Понятно, что перекрестный допрос никак не мог устроить Подбело, поэтому отправив до поры Мерзлякова домой, он устроил допрос Кузнецову. Его он начал с напоминания Василию о показаниях, данных в уголовном розыске. Этот фрагмент очень красноречив, его имеет смысл воспроизвести в оригинальном виде:
«Вопрос: Вы помните, как показывали в милиции, когда я Вас допрашивал?
Ответ: Помню. Баранов на меня показывает, а на самом деле я этого не делал, в этот день я с Барановым не был.
Вопрос: Вы помните разговор наш с Вами?
Ответ: Помню.
Вопрос: Помните, как Вы подробно говорили то, что убивали, взяли на себя это убийство, вы ведь не оправдываете себя, а обвиняете.
Ответ: Я рассказывал всё, чтобы оправдаться.
Вопрос: Вы рассказывали мне подробно, как убивали девочку.
Ответ: А зачем Вершинин говорил, что если расскажете подробно, Вас отпустят, я что знал – я всё рассказал, знал я, что рассказывали ребята, которые видели труп».
Вот такое лыко-мочало, причём ясно, что протокол передаёт в весьма сжатой форме лишь самую суть общения следователя с обвиняемым и за текстом остаётся очень много из сказанного. Можно не сомневаться, что сцена в кабинете начальника 2-го отделения была достойна пера классиков социальной драмы уровня Фёдора Достоевского или Всеволода Крестовского. При этом нужно понимать и ту неловкую ситуацию, в которую из-за отказа Кузнецова от признательных показаний попадал начальник Николая Подбело, заместитель облпрокурора Миролюбов.
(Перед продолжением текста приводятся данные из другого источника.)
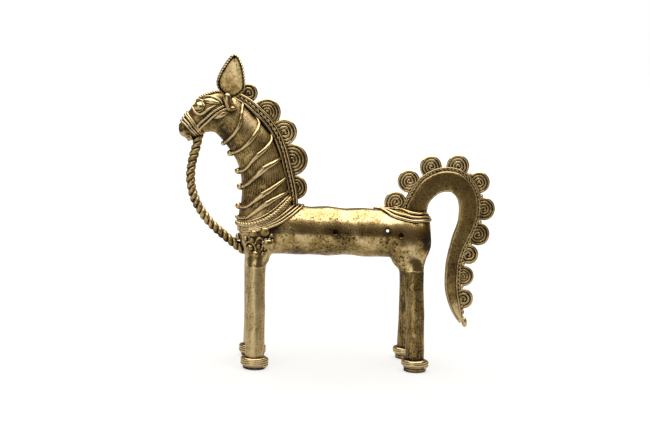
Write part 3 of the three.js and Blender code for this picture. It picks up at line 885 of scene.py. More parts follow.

Ведь ещё 26 июля тот приезжал в здание УНКВД и в присутствии начальника областного уголовного розыска лично допрашивал подозреваемого. Как не раз отмечалось выше, убийство Герды Грибановой было до того специфичным, что опытный следователь в ходе допроса довольно быстро мог определить осведомлённость подозреваемого в деталях преступления. Одна из важнейших задач любого допроса заключается именно в определении истинности ответов допрашиваемого и выявлении возможных оговоров и самооговоров. К сожалению, уровень профессиональной компетентности прокурора по спецделам Миролюбова был столь низок, что проведённый им допрос Василия Кузнецова оказался беспомощным и потому бессмысленным. Но ведь Подбело не мог сказать непосредственному начальнику, что тот некомпетентен и занимает чужое кресло! Строго говоря, тот же самый упрёк с полным основанием можно было адресовать и самому Подбело.